*** Input material ***

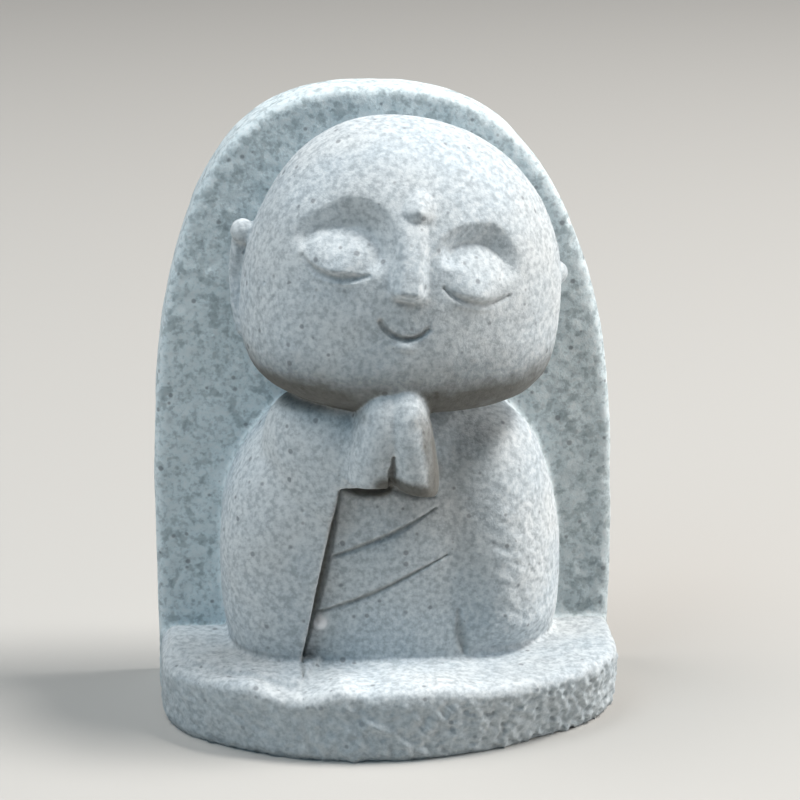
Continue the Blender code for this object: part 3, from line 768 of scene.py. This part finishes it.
def eye_relief(eye, across, up):
    """The hollow under a brow, with the lid that fills its lower part, and the closed line below."""
    distance, share, right_hand = nearest(spline(eye["brow"]), across, up)
    inside = higher(distance * right_hand, 0.0, HOLLOW_EASE) - HOLLOW_START
    ends = smooth_step(share, 0.0, HOLLOW_ENDS[0]) * (1.0 - smooth_step(share, HOLLOW_ENDS[1], 1.0))
    hollow = -np.minimum(eye["slope"] * inside, eye["depth"]) * ends * smooth_step(up, *HOLLOW_FADE)
    (lid_across, lid_up), (left, right, down, top) = eye["lid"]
    side, rise = across - lid_across, up - lid_up
    side /= np.where(side < 0.0, left, right)
    rise /= np.where(rise < 0.0, down, top)
    radius = (np.abs(side) ** LID_FULLNESS + np.abs(rise) ** LID_FULLNESS) ** (1.0 / LID_FULLNESS)
    relief = higher(hollow, LID_RISE - LID_FALL * radius ** LID_SECTION, LID_EASE)
    half_width, depth = EYE_LINE
    distance, share, _ = nearest(spline(eye["line"]), across, up)
    ends = smooth_step(share, 0.0, EYE_LINE_ENDS[0]) * (1.0 - smooth_step(share, EYE_LINE_ENDS[1], 1.0))
    depth *= EYE_LINE_END_DEPTH + (1.0 - EYE_LINE_END_DEPTH) * ends
    half_width *= EYE_LINE_END_WIDTH + (1.0 - EYE_LINE_END_WIDTH) * ends
    return relief - depth * bell(distance / half_width)


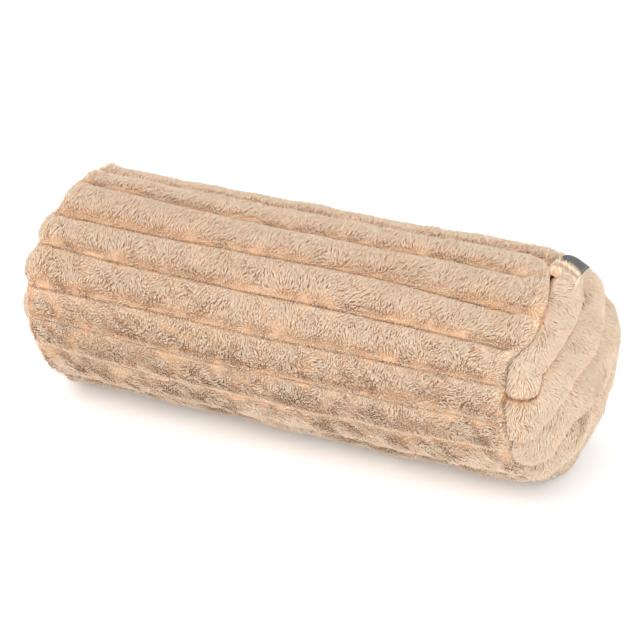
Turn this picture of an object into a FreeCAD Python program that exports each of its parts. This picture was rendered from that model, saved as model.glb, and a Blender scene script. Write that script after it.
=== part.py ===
"""Bolster pillow: a zipped, ribbed plush cover over a hollow-fibre inner pad.

Frame, in millimetres: +X runs along the bolster towards the end with the side label, +Y points to
the zip at the back, and +Z is up. The origin is on the ground, under the middle of the bolster.
The bolster's own axis is parallel to X at axis_height. Angles round it start at the front (-Y) and
grow over the top, so the zip lies at 180 degrees. A depth is a distance outwards from that axis.
"""
import FreeCAD, Part

import math
import os

import Sketcher

Vector = FreeCAD.Vector
Rotation = FreeCAD.Rotation
Placement = FreeCAD.Placement

DIMENSIONS = {
    # whole bolster, over the pile
    "outer_radius": 100.0,
    "axis_height": 95.0,
    "body_length": 420.0,
    "dome_height": 50.0,
    "lip": 7.0,
    "shoulder_radius": 30.0,
    # plush cover
    "cover_wall": 15.2,
    "rib_arc_radius": 21.3,
    "rib_core_radius": 90.0,
    "band_width": 38.0,
    "first_band_edge": 64.0,
    "band_tilt": 24.0,
    "band_groove_width": 5.0,
    "seam_thread_radius": 0.6,
    "seam_thread_depth": 93.95,
    "closing_thread_depth": 94.7,
    # inner pad
    "pad_gap": 0.8,
    "casing_wall": 0.8,
    "pad_thread_radius": 0.3,
    # zip
    "channel_length": 380.0,
    "channel_width": 13.0,
    "tape_pocket_width": 28.4,
    "tape_pocket_depth": 87.0,
    "tape_length": 372.0,
    "tape_width": 12.5,
    "tape_gap": 0.7,
    "tape_depth": 85.5,
    "tape_thickness": 0.5,
    "tape_thread_radius": 0.3,
    "tape_thread_offset": 11.0,
    "teeth_start": -167.0,
    "teeth_length": 338.0,
    "teeth_pitch": 3.0,
    "tooth_width": 1.1,
    "tooth_reach": 0.7,
    "cord_inner": 1.3,
    "cord_outer": 2.9,
    "teeth_depth": 86.05,
    "cord_thickness": 1.95,
    "tooth_inset": 0.2,
    "slider_x": -165.0,
    "slider_length": 10.0,
    "slider_width": 8.4,
    "slider_wall": 0.8,
    "flange_depth": 86.2,
    "plate_thickness": 0.9,
    "slider_inner_depth": 84.4,
    "slider_outer_depth": 88.3,
    "post_length": 1.8,
    "post_width": 0.8,
    "lug_length": 5.0,
    "lug_width": 1.9,
    "lug_height": 3.9,
    "pin_depth": 91.3,
    "pin_radius": 1.0,
    "pin_clearance": 0.08,
    "arm_gap": 0.25,
    "arm_width": 1.0,
    "arm_radius": 1.6,
    "tab_start": 4.0,
    "tab_length": 20.0,
    "tab_thickness": 1.4,
    "tab_hole_radius": 1.4,
    "stop_length": 3.0,
    "stop_width": 2.4,
    "stop_thickness": 2.2,
    "stop_gap": 0.6,
    # labels
    "side_label_width": 28.0,
    "side_label_thickness": 0.9,
    "side_label_gap": 1.0,
    "side_label_start": 1.0,
    "side_label_depth": 95.2,
    "side_label_angle": 100.0,
    "side_label_first_angle": 47.0,
    "side_label_bend": 53.0,
    "care_label_length": 40.0,
    "care_label_start": 100.0,
    "care_label_angle": 28.0,
    "care_label_depth": 84.25,
    "care_label_thickness": 0.3,
}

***

Task to carry out — Extract the full listing and reproduce each line exactly.

Exercise output —
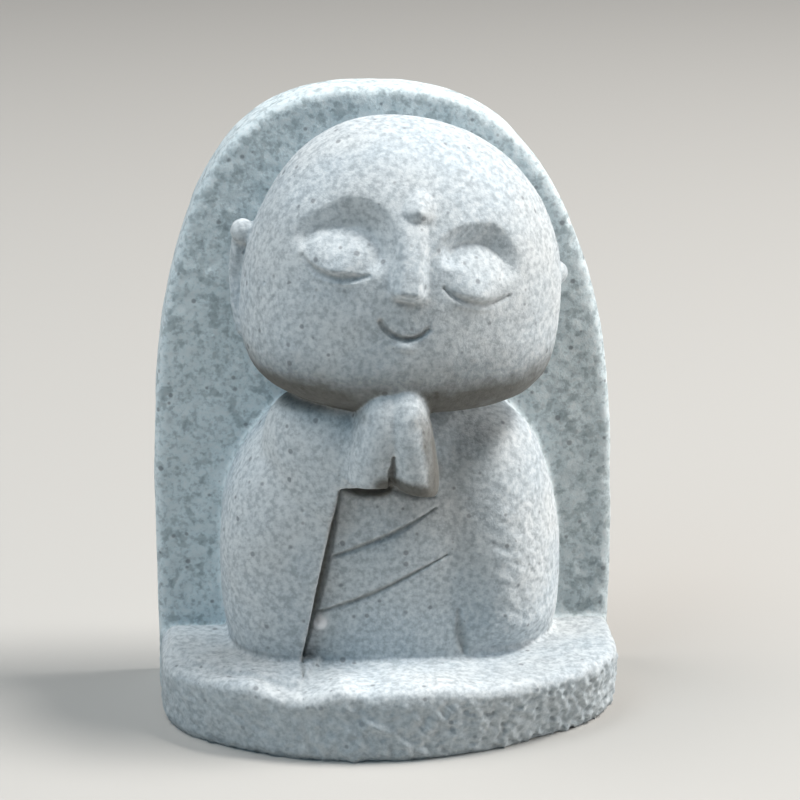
Continue the Blender code for this object: part 3, from line 768 of scene.py. This part finishes it.
def eye_relief(eye, across, up):
    """The hollow under a brow, with the lid that fills its lower part, and the closed line below."""
    distance, share, right_hand = nearest(spline(eye["brow"]), across, up)
    inside = higher(distance * right_hand, 0.0, HOLLOW_EASE) - HOLLOW_START
    ends = smooth_step(share, 0.0, HOLLOW_ENDS[0]) * (1.0 - smooth_step(share, HOLLOW_ENDS[1], 1.0))
    hollow = -np.minimum(eye["slope"] * inside, eye["depth"]) * ends * smooth_step(up, *HOLLOW_FADE)
    (lid_across, lid_up), (left, right, down, top) = eye["lid"]
    side, rise = across - lid_across, up - lid_up
    side /= np.where(side < 0.0, left, right)
    rise /= np.where(rise < 0.0, down, top)
    radius = (np.abs(side) ** LID_FULLNESS + np.abs(rise) ** LID_FULLNESS) ** (1.0 / LID_FULLNESS)
    relief = higher(hollow, LID_RISE - LID_FALL * radius ** LID_SECTION, LID_EASE)
    half_width, depth = EYE_LINE
    distance, share, _ = nearest(spline(eye["line"]), across, up)
    ends = smooth_step(share, 0.0, EYE_LINE_ENDS[0]) * (1.0 - smooth_step(share, EYE_LINE_ENDS[1], 1.0))
    depth *= EYE_LINE_END_DEPTH + (1.0 - EYE_LINE_END_DEPTH) * ends
    half_width *= EYE_LINE_END_WIDTH + (1.0 - EYE_LINE_END_WIDTH) * ends
    return relief - depth * bell(distance / half_width)


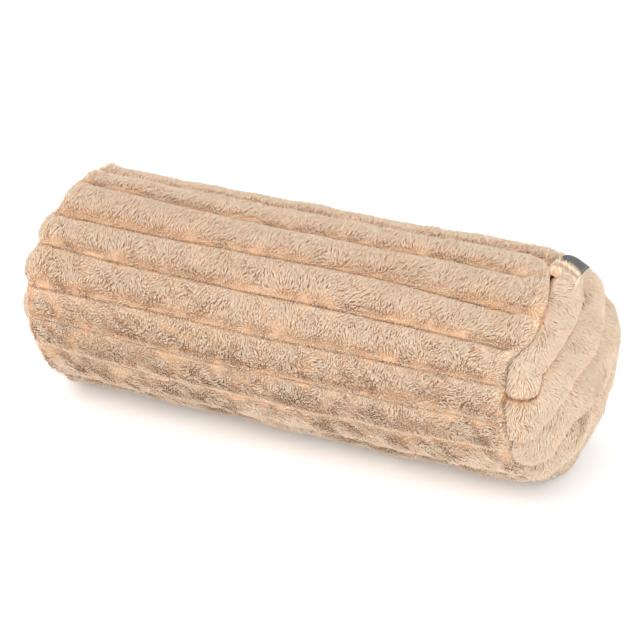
Turn this picture of an object into a FreeCAD Python program that exports each of its parts. This picture was rendered from that model, saved as model.glb, and a Blender scene script. Write that script after it.
=== part.py ===
"""Bolster pillow: a zipped, ribbed plush cover over a hollow-fibre inner pad.

Frame, in millimetres: +X runs along the bolster towards the end with the side label, +Y points to
the zip at the back, and +Z is up. The origin is on the ground, under the middle of the bolster.
The bolster's own axis is parallel to X at axis_height. Angles round it start at the front (-Y) and
grow over the top, so the zip lies at 180 degrees. A depth is a distance outwards from that axis.
"""
import FreeCAD, Part

import math
import os

import Sketcher

Vector = FreeCAD.Vector
Rotation = FreeCAD.Rotation
Placement = FreeCAD.Placement

DIMENSIONS = {
    # whole bolster, over the pile
    "outer_radius": 100.0,
    "axis_height": 95.0,
    "body_length": 420.0,
    "dome_height": 50.0,
    "lip": 7.0,
    "shoulder_radius": 30.0,
    # plush cover
    "cover_wall": 15.2,
    "rib_arc_radius": 21.3,
    "rib_core_radius": 90.0,
    "band_width": 38.0,
    "first_band_edge": 64.0,
    "band_tilt": 24.0,
    "band_groove_width": 5.0,
    "seam_thread_radius": 0.6,
    "seam_thread_depth": 93.95,
    "closing_thread_depth": 94.7,
    # inner pad
    "pad_gap": 0.8,
    "casing_wall": 0.8,
    "pad_thread_radius": 0.3,
    # zip
    "channel_length": 380.0,
    "channel_width": 13.0,
    "tape_pocket_width": 28.4,
    "tape_pocket_depth": 87.0,
    "tape_length": 372.0,
    "tape_width": 12.5,
    "tape_gap": 0.7,
    "tape_depth": 85.5,
    "tape_thickness": 0.5,
    "tape_thread_radius": 0.3,
    "tape_thread_offset": 11.0,
    "teeth_start": -167.0,
    "teeth_length": 338.0,
    "teeth_pitch": 3.0,
    "tooth_width": 1.1,
    "tooth_reach": 0.7,
    "cord_inner": 1.3,
    "cord_outer": 2.9,
    "teeth_depth": 86.05,
    "cord_thickness": 1.95,
    "tooth_inset": 0.2,
    "slider_x": -165.0,
    "slider_length": 10.0,
    "slider_width": 8.4,
    "slider_wall": 0.8,
    "flange_depth": 86.2,
    "plate_thickness": 0.9,
    "slider_inner_depth": 84.4,
    "slider_outer_depth": 88.3,
    "post_length": 1.8,
    "post_width": 0.8,
    "lug_length": 5.0,
    "lug_width": 1.9,
    "lug_height": 3.9,
    "pin_depth": 91.3,
    "pin_radius": 1.0,
    "pin_clearance": 0.08,
    "arm_gap": 0.25,
    "arm_width": 1.0,
    "arm_radius": 1.6,
    "tab_start": 4.0,
    "tab_length": 20.0,
    "tab_thickness": 1.4,
    "tab_hole_radius": 1.4,
    "stop_length": 3.0,
    "stop_width": 2.4,
    "stop_thickness": 2.2,
    "stop_gap": 0.6,
    # labels
    "side_label_width": 28.0,
    "side_label_thickness": 0.9,
    "side_label_gap": 1.0,
    "side_label_start": 1.0,
    "side_label_depth": 95.2,
    "side_label_angle": 100.0,
    "side_label_first_angle": 47.0,
    "side_label_bend": 53.0,
    "care_label_length": 40.0,
    "care_label_start": 100.0,
    "care_label_angle": 28.0,
    "care_label_depth": 84.25,
    "care_label_thickness": 0.3,
}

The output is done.